In the last scene the interchange between Judas and the Commandant can be allowed a more naturalistic interpretation. This does lend greater dramatic force, and contrasts with the more formal scenes which precede it.

COSTUME. In the original production Pilate was given modern evening dress. This brought out the nature of his character and speeches. The Dominican must, of course, wear the authentic habit of his order, and the Commandant and Peter must be dressed according to their modern role. To achieve the timelessness of Judas his dress must be anonymous and yet bring out the significance of his role. To suggest both the hunted fox and the royalty of the sacrificial victim he was dressed in a red robe. The script demands that Judas wear a mask. Its design will depend upon the producer but should be stylised rather than naturalistic.

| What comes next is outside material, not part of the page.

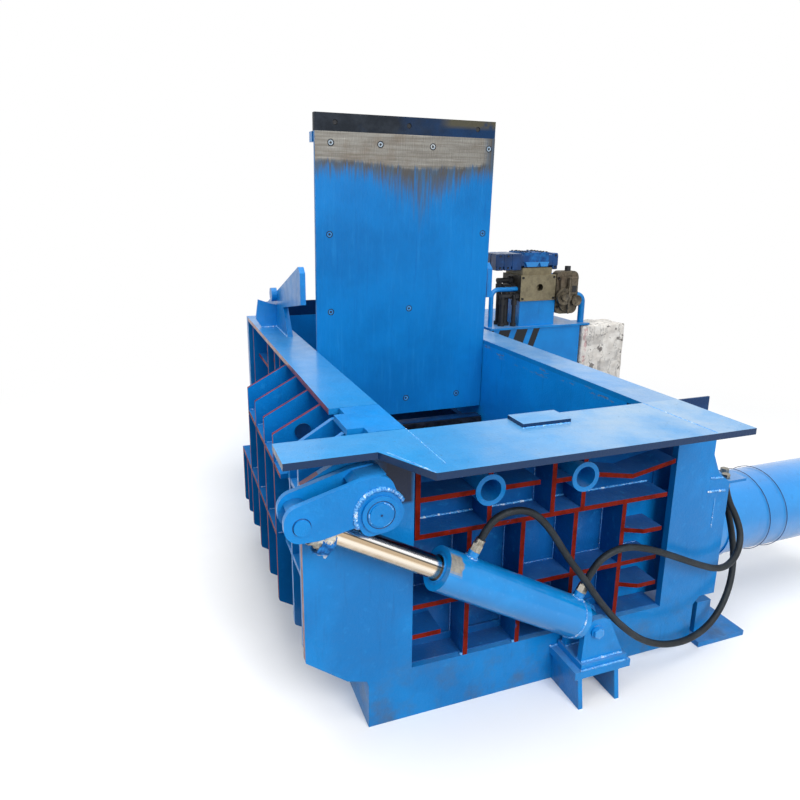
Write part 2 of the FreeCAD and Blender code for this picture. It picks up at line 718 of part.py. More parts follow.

The Chorus should also be dressed with some anonymity although a contrast between the men and women will enhance the drama. If the chorus wear masks they should be stylised and formal. These masks should incorporate a headdress for both men and women.

Some moves and positions of the original production are indicated in the script, but the producer must follow his own judgement. It will depend on him whether Judas rests on a bier and whether an actual vessel is used for the Rite of Extreme Unction. A pall may cover Judas. There are practical difficulties here but it could increase the dramatic effect.

Details of the integration between music, speech and action, so essential to the full version of this musical drama, are given in the vocal score.